Task directions: Reproduce, please, only the lines from the first line below to the line containing "return stay", inclusive.
-- start --
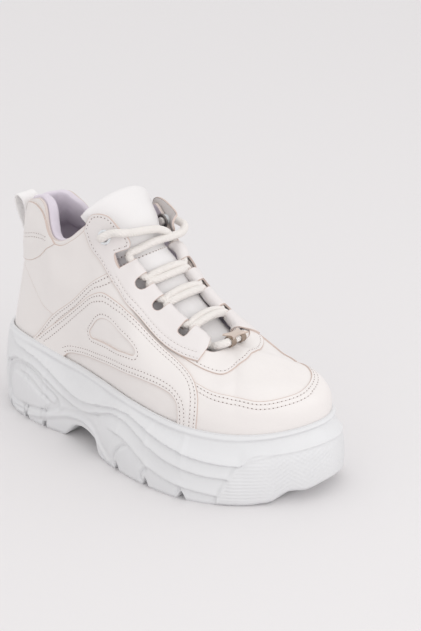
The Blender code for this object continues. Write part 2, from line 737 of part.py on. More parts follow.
def make_stay(name, side, collection, material):
    """One sheet: the tab, the loops and the strip that carries them, with the slots left out."""
    bm = bmesh.new()
    cells = [(TAB, tab_row)] + [(loop, fold_row) for loop in LOOPS]
    previous = last = None
    for stretch, beyond in cells:
        columns = []
        for near in stretch_stations(stretch):
            columns.append(add_ring(bm, stay_row(near, side) + beyond(near, side)))
        for column_a, column_b in zip(columns, columns[1:]):
            add_strip(bm, column_a, column_b, closed=False)
        if previous:
            bridge = add_ring(bm, stay_row((last + stretch.first) / 2, side))
            add_strip(bm, previous[:len(bridge)], bridge, closed=False)
            add_strip(bm, bridge, columns[0][:len(bridge)], closed=False)
        previous, last = columns[-1], stretch.last
    stay = finish_object(name, bm, collection, material, inside=HEART)
    add_solidify(stay, STAY_THICK, -1.0)
    return stay


def eyelet_frame(side):
    """Middle of the eyelet on the upper's outer face, and the matrix that turns +Z to the outward normal."""
    point, along, _, normal = upper_frame(on_side(EYELET_STATION, side), EYELET_RISE)
    across = np.cross(normal, along)
    turn = Matrix((along, across, normal)).transposed().to_4x4()
    return point, normal, Matrix.Translation(to_metres(point)) @ turn


def make_eyelet(name, side, collection, material):
    """A turned ring with a flange outside and a barrel through stay and upper."""
    _, _, place = eyelet_frame(side)
    inner, barrel, flange = EYELET_HOLE / 2, EYELET_HOLE / 2 + EYELET_WALL, EYELET_FLANGE / 2
    face = EYELET_FACE
    top = face + EYELET_WALL
    foot = -WALL - GAP
    profile = ((inner, top), (flange - EYELET_BEVEL, top), (flange, top - EYELET_BEVEL), (flange, face),
               (barrel, face), (barrel, foot), (inner, foot))
    bm = bmesh.new()
    verts = [bm.verts.new((radius * MM, 0.0, height * MM)) for radius, height in profile]
    for i, vert in enumerate(verts):
        bm.edges.new((vert, verts[(i + 1) % len(verts)]))
    mesh = bpy.data.meshes.new(name)
    bm.to_mesh(mesh)
    bm.free()
    mesh.materials.append(material)
    eyelet = bpy.data.objects.new(name, mesh)
    eyelet.matrix_world = place
    collection.objects.link(eyelet)
    turned = eyelet.modifiers.new("Turned", "SCREW")
    turned.steps = EYELET_STEPS
    turned.render_steps = EYELET_STEPS
    turned.use_merge_vertices = True
    turned.merge_threshold = 0.00001
    return eyelet


def make_eyelet_cutter(side, cutters):
    """The hole through stay and upper."""
    _, _, place = eyelet_frame(side)
    radius = (EYELET_HOLE / 2 + EYELET_WALL + GAP) * MM
    bm = bmesh.new()
    bmesh.ops.create_cone(bm, cap_ends=True, segments=EYELET_STEPS, radius1=radius, radius2=radius,
                          depth=EYELET_BORE * MM)
    bm.transform(place)
    return hidden_cutter("eyelet_cutter", bm, cutters)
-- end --
Completed task:
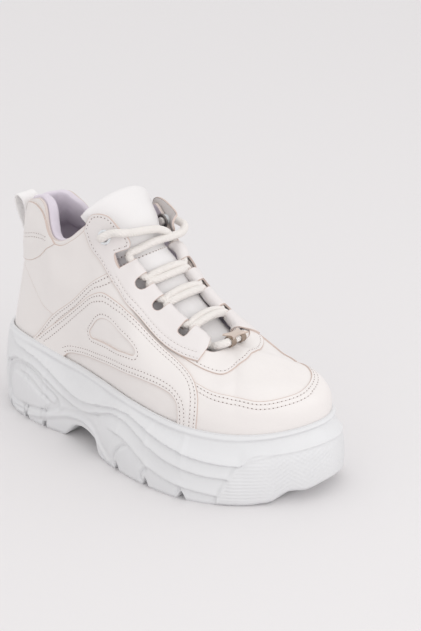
The Blender code for this object continues. Write part 2, from line 737 of part.py on. More parts follow.
def make_stay(name, side, collection, material):
    """One sheet: the tab, the loops and the strip that carries them, with the slots left out."""
    bm = bmesh.new()
    cells = [(TAB, tab_row)] + [(loop, fold_row) for loop in LOOPS]
    previous = last = None
    for stretch, beyond in cells:
        columns = []
        for near in stretch_stations(stretch):
            columns.append(add_ring(bm, stay_row(near, side) + beyond(near, side)))
        for column_a, column_b in zip(columns, columns[1:]):
            add_strip(bm, column_a, column_b, closed=False)
        if previous:
            bridge = add_ring(bm, stay_row((last + stretch.first) / 2, side))
            add_strip(bm, previous[:len(bridge)], bridge, closed=False)
            add_strip(bm, bridge, columns[0][:len(bridge)], closed=False)
        previous, last = columns[-1], stretch.last
    stay = finish_object(name, bm, collection, material, inside=HEART)
    add_solidify(stay, STAY_THICK, -1.0)
    return stay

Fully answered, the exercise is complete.